#### [TASK REQUIREMENTS]
Reproduce the listing verbatim.
-- Begin INFORMATION SUPPLIED --
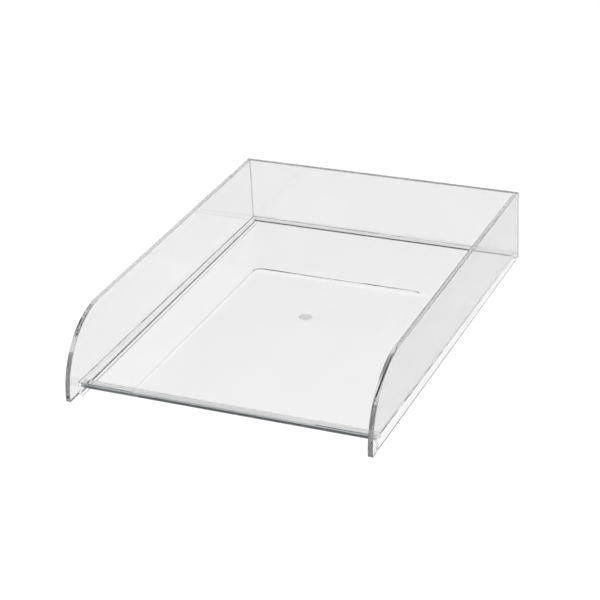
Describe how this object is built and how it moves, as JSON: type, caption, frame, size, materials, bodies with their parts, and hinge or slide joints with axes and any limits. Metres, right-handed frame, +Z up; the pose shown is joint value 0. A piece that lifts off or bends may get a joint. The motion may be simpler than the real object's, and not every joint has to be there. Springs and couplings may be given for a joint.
{
  "type": "letter tray",
  "caption": "Clear plastic desk tray for letter sheets: low back and side walls with quarter-round fronts, a gently sloping floor with a thickened front lip, and stacking rails underneath.",
  "frame": {"origin": "middle of the tray's footprint, in the plane of the stacking rails' undersides, which the tray stands on", "axes": "+X to the right as seen from the open front, +Y towards the back wall, +Z up"},
  "size_m": [0.242, 0.33, 0.061],
  "materials": {
    "clear_plastic": "clear, colourless, polished"
  },
  "bodies": {
    "root": {"left_side_wall": "clear_plastic", "right_side_wall": "clear_plastic", "back_wall": "clear_plastic", "floor_panel": "clear_plastic", "front_lip": "clear_plastic", "left_stacking_rail": "clear_plastic", "right_stacking_rail": "clear_plastic"}
  },
  "joints": []
}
-- End INFORMATION SUPPLIED --
#### [COMPLETE OUTPUT]
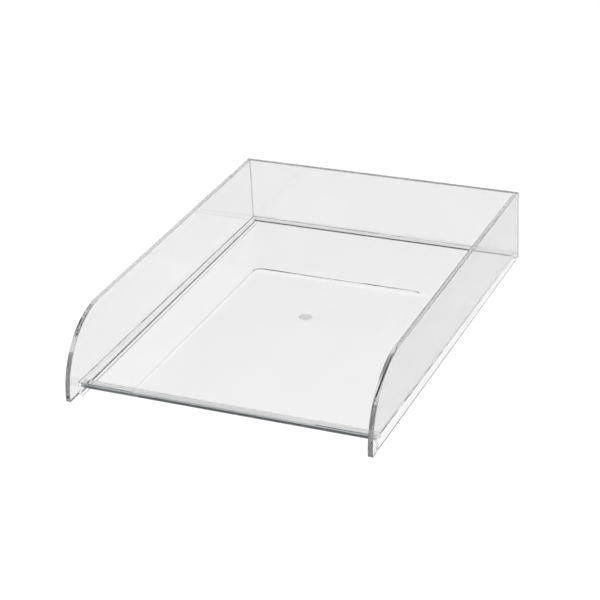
Describe how this object is built and how it moves, as JSON: type, caption, frame, size, materials, bodies with their parts, and hinge or slide joints with axes and any limits. Metres, right-handed frame, +Z up; the pose shown is joint value 0. A piece that lifts off or bends may get a joint. The motion may be simpler than the real object's, and not every joint has to be there. Springs and couplings may be given for a joint.
{
  "type": "letter tray",
  "caption": "Clear plastic desk tray for letter sheets: low back and side walls with quarter-round fronts, a gently sloping floor with a thickened front lip, and stacking rails underneath.",
  "frame": {"origin": "middle of the tray's footprint, in the plane of the stacking rails' undersides, which the tray stands on", "axes": "+X to the right as seen from the open front, +Y towards the back wall, +Z up"},
  "size_m": [0.242, 0.33, 0.061],
  "materials": {
    "clear_plastic": "clear, colourless, polished"
  },
  "bodies": {
    "root": {"left_side_wall": "clear_plastic", "right_side_wall": "clear_plastic", "back_wall": "clear_plastic", "floor_panel": "clear_plastic", "front_lip": "clear_plastic", "left_stacking_rail": "clear_plastic", "right_stacking_rail": "clear_plastic"}
  },
  "joints": []
}